**DATA TO PROCESS:**
---

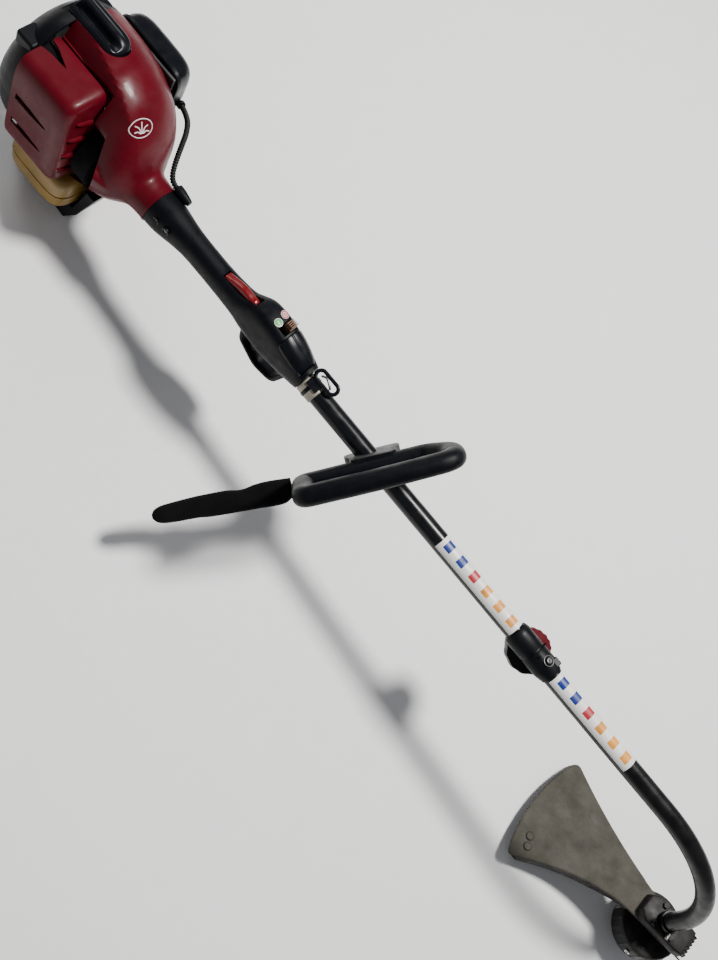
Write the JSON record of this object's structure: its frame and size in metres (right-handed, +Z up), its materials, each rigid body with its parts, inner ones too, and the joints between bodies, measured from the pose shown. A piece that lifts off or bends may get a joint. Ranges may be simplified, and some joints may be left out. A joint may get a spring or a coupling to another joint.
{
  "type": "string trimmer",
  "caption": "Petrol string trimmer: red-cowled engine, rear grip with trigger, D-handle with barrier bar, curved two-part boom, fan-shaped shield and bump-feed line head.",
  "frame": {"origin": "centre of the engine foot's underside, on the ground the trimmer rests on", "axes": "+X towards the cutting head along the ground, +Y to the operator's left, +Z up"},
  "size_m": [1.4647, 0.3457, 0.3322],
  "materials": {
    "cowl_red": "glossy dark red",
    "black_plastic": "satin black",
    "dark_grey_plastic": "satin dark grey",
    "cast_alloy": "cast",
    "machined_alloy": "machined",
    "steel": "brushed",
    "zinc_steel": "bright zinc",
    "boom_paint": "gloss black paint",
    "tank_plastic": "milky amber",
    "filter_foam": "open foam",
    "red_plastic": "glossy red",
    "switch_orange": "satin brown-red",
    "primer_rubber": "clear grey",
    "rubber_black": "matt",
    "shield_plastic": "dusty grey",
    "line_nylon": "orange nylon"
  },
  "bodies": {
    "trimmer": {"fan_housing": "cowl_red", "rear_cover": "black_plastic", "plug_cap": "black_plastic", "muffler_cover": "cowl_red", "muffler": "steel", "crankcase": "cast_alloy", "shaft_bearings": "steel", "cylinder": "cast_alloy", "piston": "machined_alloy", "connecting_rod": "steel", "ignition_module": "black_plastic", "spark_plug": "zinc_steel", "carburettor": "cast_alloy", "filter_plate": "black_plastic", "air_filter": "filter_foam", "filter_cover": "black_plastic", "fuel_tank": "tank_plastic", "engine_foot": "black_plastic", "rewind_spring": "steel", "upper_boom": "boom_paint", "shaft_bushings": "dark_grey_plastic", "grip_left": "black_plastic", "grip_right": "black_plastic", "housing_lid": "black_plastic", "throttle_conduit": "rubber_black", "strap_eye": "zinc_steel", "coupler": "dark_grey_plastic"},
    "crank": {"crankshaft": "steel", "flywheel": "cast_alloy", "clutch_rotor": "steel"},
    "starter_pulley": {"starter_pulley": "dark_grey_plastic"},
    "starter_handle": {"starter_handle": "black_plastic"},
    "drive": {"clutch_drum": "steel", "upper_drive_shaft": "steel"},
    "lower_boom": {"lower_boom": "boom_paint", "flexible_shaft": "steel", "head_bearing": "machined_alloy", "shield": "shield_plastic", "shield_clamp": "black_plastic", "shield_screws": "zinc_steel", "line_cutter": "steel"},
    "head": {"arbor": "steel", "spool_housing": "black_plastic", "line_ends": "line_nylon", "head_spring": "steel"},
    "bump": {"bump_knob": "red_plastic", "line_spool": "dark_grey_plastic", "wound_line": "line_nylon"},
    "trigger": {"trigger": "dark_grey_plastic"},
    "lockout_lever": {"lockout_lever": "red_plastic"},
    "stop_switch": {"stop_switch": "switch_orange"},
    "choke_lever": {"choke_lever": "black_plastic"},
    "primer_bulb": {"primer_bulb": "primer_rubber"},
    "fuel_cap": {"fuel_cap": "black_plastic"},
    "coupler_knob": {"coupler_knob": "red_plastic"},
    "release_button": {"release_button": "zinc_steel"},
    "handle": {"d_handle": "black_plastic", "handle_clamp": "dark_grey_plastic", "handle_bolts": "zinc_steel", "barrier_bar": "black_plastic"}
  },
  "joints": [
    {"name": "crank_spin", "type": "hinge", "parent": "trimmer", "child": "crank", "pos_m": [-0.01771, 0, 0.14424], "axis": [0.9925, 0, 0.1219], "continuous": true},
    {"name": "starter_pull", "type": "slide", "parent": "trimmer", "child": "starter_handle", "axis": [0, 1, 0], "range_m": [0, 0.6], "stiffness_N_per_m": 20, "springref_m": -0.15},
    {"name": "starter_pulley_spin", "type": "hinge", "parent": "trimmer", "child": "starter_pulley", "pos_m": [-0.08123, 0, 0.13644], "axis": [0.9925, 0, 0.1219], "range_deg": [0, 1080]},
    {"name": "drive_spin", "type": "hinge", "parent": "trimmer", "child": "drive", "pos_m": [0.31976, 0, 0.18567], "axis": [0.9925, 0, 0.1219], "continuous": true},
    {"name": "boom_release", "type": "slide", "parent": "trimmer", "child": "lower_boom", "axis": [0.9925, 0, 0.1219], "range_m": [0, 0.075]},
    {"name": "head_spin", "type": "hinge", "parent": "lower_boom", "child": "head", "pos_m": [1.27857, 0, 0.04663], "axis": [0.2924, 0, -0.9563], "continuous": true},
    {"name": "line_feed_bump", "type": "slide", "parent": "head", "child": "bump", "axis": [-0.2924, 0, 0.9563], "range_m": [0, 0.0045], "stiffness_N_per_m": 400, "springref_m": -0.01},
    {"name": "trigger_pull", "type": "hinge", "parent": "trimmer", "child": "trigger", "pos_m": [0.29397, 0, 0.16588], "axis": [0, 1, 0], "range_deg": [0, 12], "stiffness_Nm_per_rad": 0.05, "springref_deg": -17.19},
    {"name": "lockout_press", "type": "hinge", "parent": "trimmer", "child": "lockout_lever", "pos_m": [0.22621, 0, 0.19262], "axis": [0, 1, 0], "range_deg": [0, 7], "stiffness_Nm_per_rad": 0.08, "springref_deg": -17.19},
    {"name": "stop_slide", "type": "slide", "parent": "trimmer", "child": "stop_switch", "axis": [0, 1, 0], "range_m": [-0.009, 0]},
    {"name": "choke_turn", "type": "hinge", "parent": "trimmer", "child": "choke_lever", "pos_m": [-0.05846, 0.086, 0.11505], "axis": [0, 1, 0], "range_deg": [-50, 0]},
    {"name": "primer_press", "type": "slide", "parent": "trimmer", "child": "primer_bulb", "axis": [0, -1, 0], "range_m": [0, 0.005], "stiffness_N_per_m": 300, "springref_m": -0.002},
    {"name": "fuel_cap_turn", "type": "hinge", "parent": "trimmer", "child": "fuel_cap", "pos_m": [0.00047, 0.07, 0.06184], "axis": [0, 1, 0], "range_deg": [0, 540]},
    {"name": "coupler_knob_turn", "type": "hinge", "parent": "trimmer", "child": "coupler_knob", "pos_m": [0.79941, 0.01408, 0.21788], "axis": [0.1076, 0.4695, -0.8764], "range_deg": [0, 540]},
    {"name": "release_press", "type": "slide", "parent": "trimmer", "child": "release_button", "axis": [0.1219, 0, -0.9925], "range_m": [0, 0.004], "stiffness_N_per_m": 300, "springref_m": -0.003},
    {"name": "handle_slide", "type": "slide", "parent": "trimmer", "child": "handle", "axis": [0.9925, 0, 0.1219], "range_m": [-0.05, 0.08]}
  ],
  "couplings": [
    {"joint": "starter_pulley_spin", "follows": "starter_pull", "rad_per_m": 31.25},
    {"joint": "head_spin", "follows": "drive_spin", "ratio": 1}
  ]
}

---

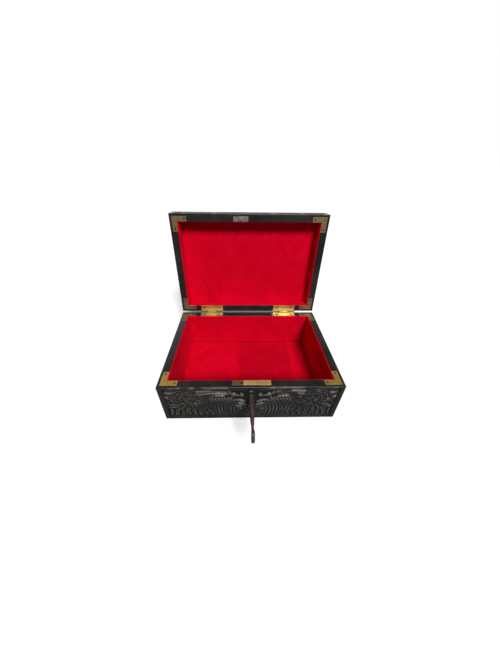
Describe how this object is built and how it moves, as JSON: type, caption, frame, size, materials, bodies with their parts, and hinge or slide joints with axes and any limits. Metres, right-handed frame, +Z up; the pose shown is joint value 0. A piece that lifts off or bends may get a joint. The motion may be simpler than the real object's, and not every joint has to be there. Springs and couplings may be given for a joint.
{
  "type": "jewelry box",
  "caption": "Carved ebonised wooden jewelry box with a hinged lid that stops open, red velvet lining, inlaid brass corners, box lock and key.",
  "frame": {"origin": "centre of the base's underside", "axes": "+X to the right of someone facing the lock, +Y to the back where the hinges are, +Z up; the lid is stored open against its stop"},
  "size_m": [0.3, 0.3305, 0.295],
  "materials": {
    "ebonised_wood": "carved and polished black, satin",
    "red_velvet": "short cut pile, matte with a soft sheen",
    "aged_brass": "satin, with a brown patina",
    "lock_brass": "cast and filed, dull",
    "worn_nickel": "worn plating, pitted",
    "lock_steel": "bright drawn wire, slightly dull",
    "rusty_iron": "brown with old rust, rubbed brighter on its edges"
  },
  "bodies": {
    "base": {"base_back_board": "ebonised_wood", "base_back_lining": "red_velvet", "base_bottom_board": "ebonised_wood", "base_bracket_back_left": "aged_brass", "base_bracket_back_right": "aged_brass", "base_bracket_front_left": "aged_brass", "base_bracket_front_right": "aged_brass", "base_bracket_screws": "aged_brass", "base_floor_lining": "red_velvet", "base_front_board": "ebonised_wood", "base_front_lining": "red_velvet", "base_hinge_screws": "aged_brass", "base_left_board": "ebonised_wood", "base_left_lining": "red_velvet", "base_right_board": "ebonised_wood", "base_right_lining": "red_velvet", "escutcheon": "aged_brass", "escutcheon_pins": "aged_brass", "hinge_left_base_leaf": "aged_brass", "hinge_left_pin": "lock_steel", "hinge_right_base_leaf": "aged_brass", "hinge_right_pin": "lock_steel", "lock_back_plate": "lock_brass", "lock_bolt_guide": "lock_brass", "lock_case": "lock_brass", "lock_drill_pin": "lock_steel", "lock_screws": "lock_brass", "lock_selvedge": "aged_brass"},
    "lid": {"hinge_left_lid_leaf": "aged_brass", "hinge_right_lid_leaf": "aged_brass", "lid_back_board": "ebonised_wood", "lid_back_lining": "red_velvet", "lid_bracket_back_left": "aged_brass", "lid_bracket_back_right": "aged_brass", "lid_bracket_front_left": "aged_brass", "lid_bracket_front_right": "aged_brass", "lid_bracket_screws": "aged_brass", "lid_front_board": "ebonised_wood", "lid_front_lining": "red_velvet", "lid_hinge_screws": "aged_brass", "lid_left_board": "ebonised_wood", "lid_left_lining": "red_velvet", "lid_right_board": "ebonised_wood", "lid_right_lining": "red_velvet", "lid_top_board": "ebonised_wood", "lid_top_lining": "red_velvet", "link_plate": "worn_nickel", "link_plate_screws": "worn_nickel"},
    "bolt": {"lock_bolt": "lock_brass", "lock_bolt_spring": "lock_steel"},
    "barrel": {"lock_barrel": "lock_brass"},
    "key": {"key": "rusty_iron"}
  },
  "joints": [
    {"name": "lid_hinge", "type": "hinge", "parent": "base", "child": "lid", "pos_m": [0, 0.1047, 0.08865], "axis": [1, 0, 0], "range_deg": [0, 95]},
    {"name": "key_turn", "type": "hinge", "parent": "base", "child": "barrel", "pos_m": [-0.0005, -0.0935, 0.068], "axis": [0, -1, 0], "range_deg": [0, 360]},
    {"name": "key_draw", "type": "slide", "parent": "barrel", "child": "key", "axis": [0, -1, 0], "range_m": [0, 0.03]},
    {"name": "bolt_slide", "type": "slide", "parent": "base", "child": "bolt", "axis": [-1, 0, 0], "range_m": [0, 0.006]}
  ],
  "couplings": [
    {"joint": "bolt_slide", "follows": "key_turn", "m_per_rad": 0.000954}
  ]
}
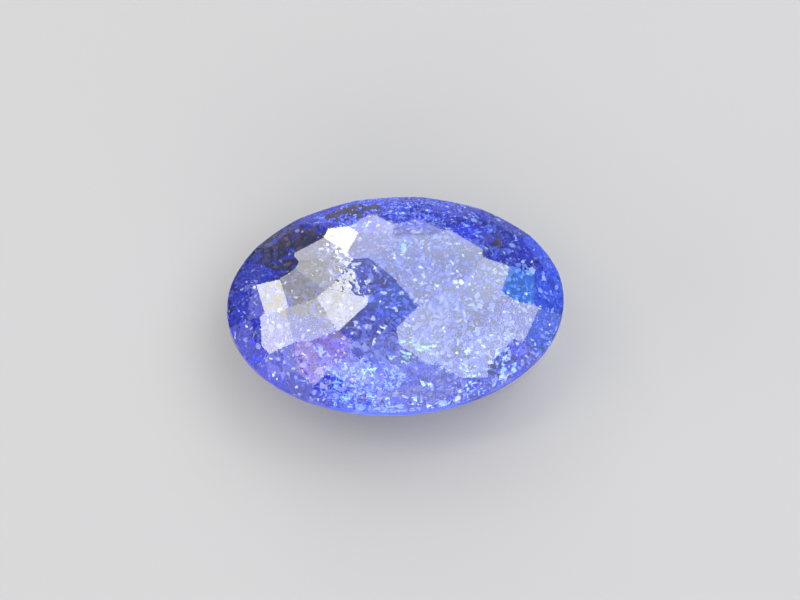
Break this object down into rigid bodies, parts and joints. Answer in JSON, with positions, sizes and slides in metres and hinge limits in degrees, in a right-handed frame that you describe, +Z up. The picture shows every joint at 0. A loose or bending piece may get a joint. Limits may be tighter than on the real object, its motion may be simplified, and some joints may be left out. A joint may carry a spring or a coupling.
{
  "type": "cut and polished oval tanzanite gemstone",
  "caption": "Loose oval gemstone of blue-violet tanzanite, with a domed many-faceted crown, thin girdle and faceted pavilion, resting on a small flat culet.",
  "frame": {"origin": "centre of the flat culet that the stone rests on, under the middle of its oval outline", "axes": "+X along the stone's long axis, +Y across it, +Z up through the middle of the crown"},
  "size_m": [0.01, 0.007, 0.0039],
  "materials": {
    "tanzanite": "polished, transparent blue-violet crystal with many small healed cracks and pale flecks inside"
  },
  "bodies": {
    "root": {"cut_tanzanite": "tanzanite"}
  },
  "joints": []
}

---

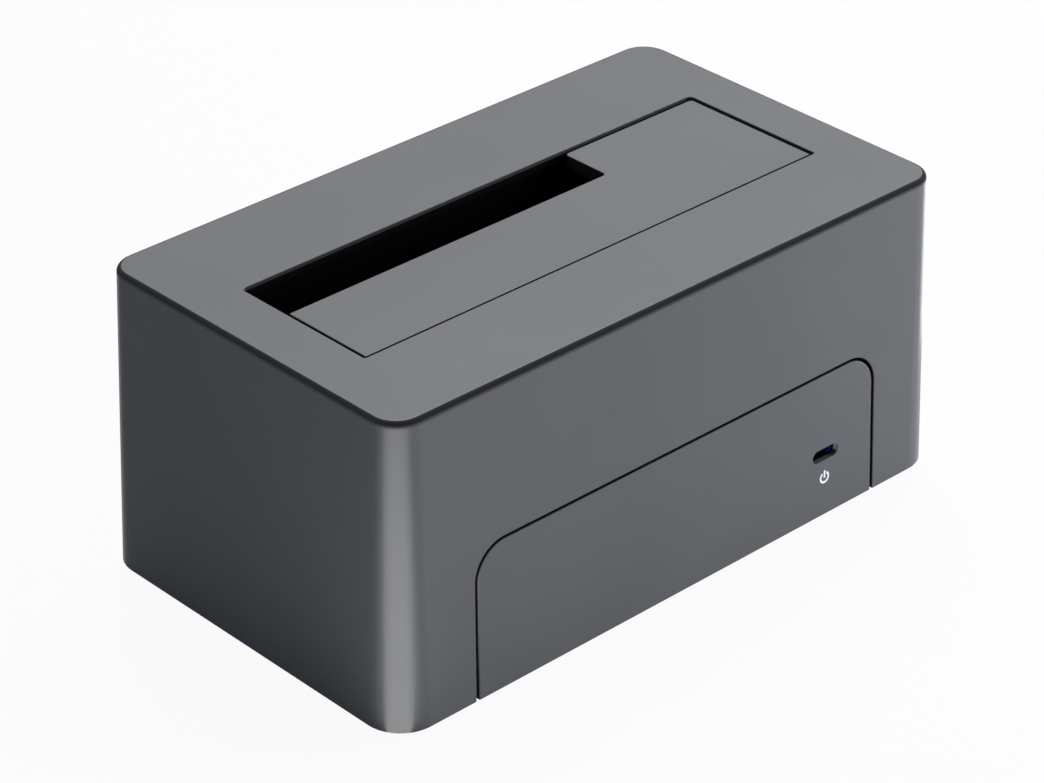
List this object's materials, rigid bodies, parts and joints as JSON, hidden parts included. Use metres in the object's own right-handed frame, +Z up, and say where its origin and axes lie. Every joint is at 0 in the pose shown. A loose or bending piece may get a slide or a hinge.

---

**EXERCISE OBJECTIVE:** Filter the data, keeping only the lines that contain "parts".

**COMPLETED EXERCISE:**
Write the JSON record of this object's structure: its frame and size in metres (right-handed, +Z up), its materials, each rigid body with its parts, inner ones too, and the joints between bodies, measured from the pose shown. A piece that lifts off or bends may get a joint. Ranges may be simplified, and some joints may be left out. A joint may get a spring or a coupling to another joint.
Describe how this object is built and how it moves, as JSON: type, caption, frame, size, materials, bodies with their parts, and hinge or slide joints with axes and any limits. Metres, right-handed frame, +Z up; the pose shown is joint value 0. A piece that lifts off or bends may get a joint. The motion may be simpler than the real object's, and not every joint has to be there. Springs and couplings may be given for a joint.
Break this object down into rigid bodies, parts and joints. Answer in JSON, with positions, sizes and slides in metres and hinge limits in degrees, in a right-handed frame that you describe, +Z up. The picture shows every joint at 0. A loose or bending piece may get a joint. Limits may be tighter than on the real object, its motion may be simplified, and some joints may be left out. A joint may carry a spring or a coupling.
List this object's materials, rigid bodies, parts and joints as JSON, hidden parts included. Use metres in the object's own right-handed frame, +Z up, and say where its origin and axes lie. Every joint is at 0 in the pose shown. A loose or bending piece may get a slide or a hinge.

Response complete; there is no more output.